The thing is, there’s absolutely nothing wrong with big companies dominating industries. Monopolies are actually perfectly legal in the U.S. So are duopolies and oligopolies.

The problem is when companies use monopoly power to restrain competition and harm consumers, usually by raising prices and/or reducing quality . That’s when U.S. antitrust laws kick in.

The Federal Trade Commission Act provides a bit more latitude than the Sherman Act, but the feds still have to demonstrate unfair competition that harms consumers to prevail in court. And therein lies the rub.

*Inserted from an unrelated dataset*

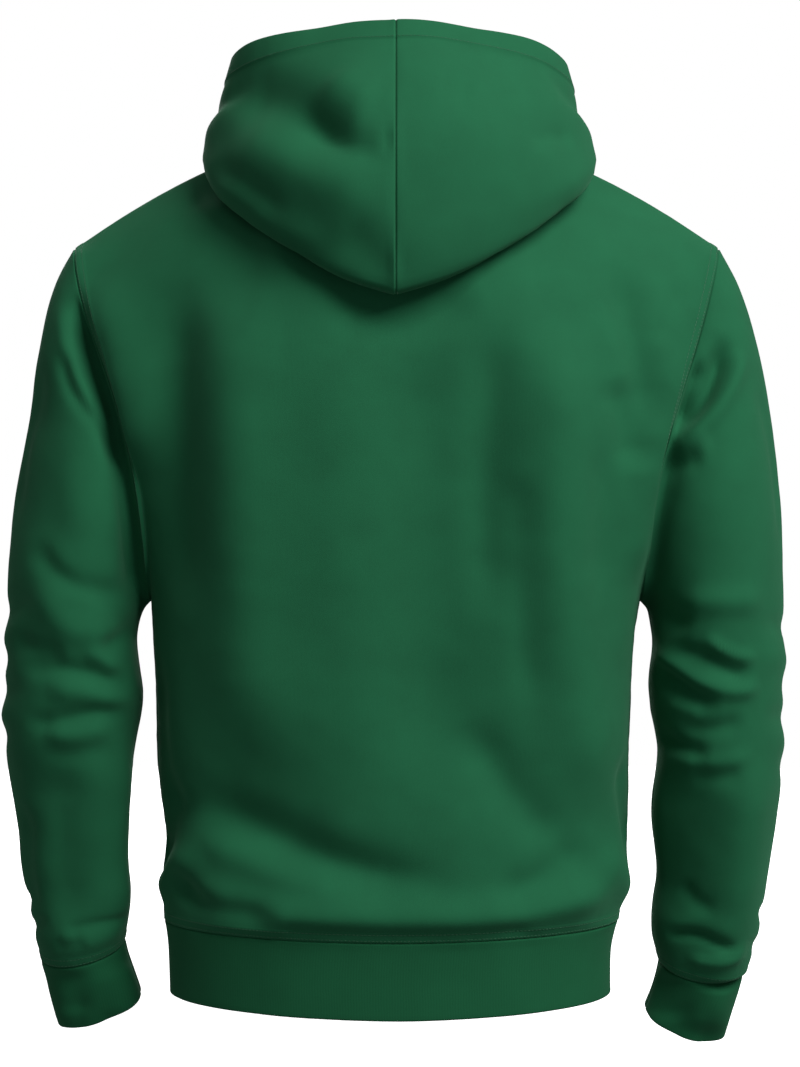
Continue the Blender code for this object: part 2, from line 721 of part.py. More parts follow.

Federal prosecutors can’t just throw offending executives in prison – they have to sue and win. Easier said than done. The Justice Department and FTC spent years and millions going after Microsoft and Intel in the 2000s with only weak settlements to show for it.

If customers choose to run most of their ads on Google and Facebook, that’s totally fine under the law, as it should be. It’s only illegal if tech giants act individually or together to restrict competition and raise prices.

Probably the most brilliant historical example of a big company circumventing antitrust laws in the U.S. is Amazon. Amazon undercuts competitors to dominate markets. Not only does that practice not harm consumers, they benefit from it. No harm, no foul.

So why the big backlash against Big Tech that has FAANG stocks reeling and everyone and his brother suddenly thinking Silicon Valley has become evil?

In two words, politics and privacy.

Much of the backlash is related to the role Facebook may or may not have played in Russia’s attempts to manipulate the 2016 election and Trump’s victory. On the flip-side are revelations about Google’s left-leaning leadership team and the impact that may or may not have on search results.

Is Silicon Valley liberal? Well, duh. But there is absolutely no evidence of that bias influencing their products or materially impacting the 2016 or midterm election.

This whole sordid mess seems to stem from Democrats being incensed that Hillary Clinton lost the election and Republicans pushing back in kind. In other words, both sides claiming foul against the other. Welcome to modern day partisan politics where nothing gets done but a whole lot of finger-pointing.

As for privacy, it’s clear that neither Facebook nor Google could give a rat’s behind about user data, since their vast stores of user information – they probably know more about you than you do – is their principal advantage over other advertising platforms.

Funny thing is, most of that stuff is user controllable if people really cared enough and took the time, which they don’t.

Bottom line: As Gertrude Stein famously said, there’s no there there. Big Tech may be big, but it isn’t bad. At least not according to the law or anything that really matters.